Who Should Handle This?

Business Owner: Prioritize search improvements; approve search platform investment

Marketing/Merchandising: Analyze search queries; add synonyms; optimize product titles

Developer: Implement/configure search; integrate filters; handle edge cases

For small businesses with under 100 pages, basic search suffices. Large catalogs (500+ products) or content libraries (1,000+ pages) need robust search with synonyms, filters, and relevance tuning.

What to Look For in Your Audit

Green Flags (You're Good)

Yellow Flags (Needs Attention)

Red Flags (Fix Immediately)

Benchmark Reference:
Accuracy: Finds 90%+ of what users search
Tolerance: Handles 1-2 character typos
Filters: Category, price, attributes available
Zero Results: <10% of searches (with good suggestions)

Best Practices

Analyze search queries: Review what users actually search for in your analytics. Identify failed searches (zero results), common misspellings, and synonym patterns. This reveals what to optimize. If users search "TV" but you call them "televisions," add synonyms.

Add synonym mapping: Configure your search to recognize multiple terms for the same thing: sneakers/tennis shoes, couch/sofa, TV/television. This prevents zero results when users use different terminology than your catalog.

Implement filters for large catalogs: Sites with 100+ products need category, price range, and attribute filters. Users searching "blue widgets" should be able to filter by size, material, price. Without filters, large result sets are unusable.

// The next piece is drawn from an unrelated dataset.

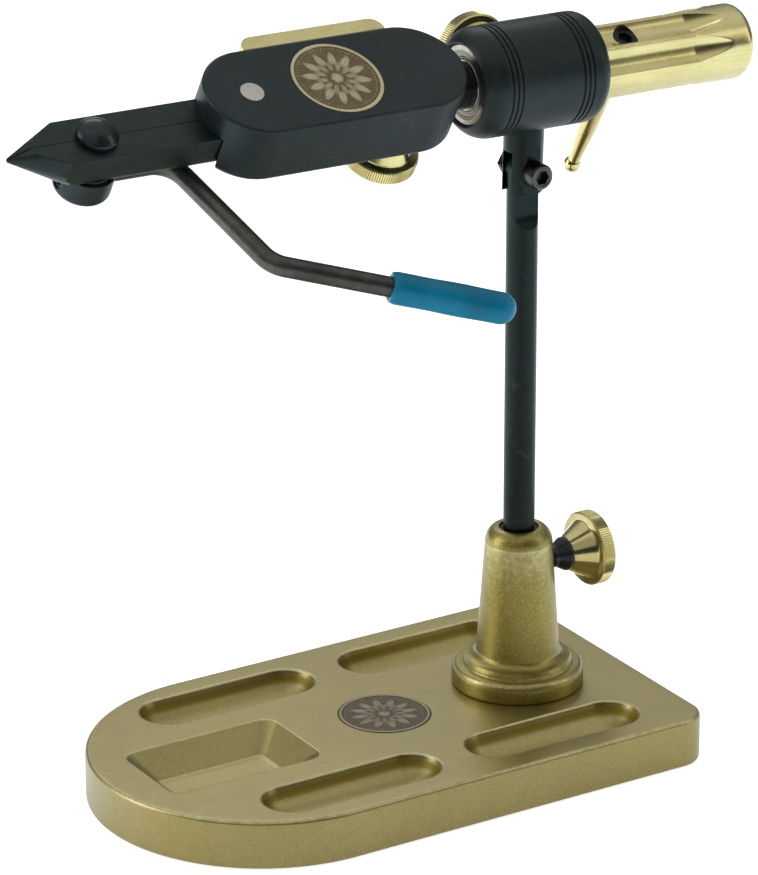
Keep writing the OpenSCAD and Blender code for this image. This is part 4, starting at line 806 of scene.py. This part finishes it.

Handle zero results gracefully: When search finds nothing, suggest: popular products, spell-check alternatives ("Did you mean...?"), browse categories, or contact options. Never dead-end users with "No results found" and nothing else.

Quick Win: Identify your top 10 "zero results" searches from analytics. For each, either: add the product if you sell it but named differently, add synonym mapping, or create content answering that query. This converts failed searches into successful ones for your most common misses.

Our Take

In our experience, site search is either completely ignored or over-engineered. Small businesses with 20 products install complex search systems they don't need. Large e-commerce sites with 5,000 products use basic WordPress search that can't handle the catalog. Matching solution to scale matters enormously.

The most common mistake is assuming default platform search "works fine" without testing. Default search in most CMSs and e-commerce platforms is bare-bones—no synonyms, no typo tolerance, alphabetical ranking. You need to configure and optimize, not just enable the feature and hope.

Here's the hard truth: If you have over 200 products or pages and your search has a 20%+ zero-results rate, your search is broken. Users are telling you through failed searches what they want and can't find. And if your defense is "users should learn our terminology"—they won't. They'll learn your competitor's site instead. Your search should adapt to how customers think, not force customers to adapt to your internal naming conventions. Add synonyms, fix typos, implement filters. Make search actually useful.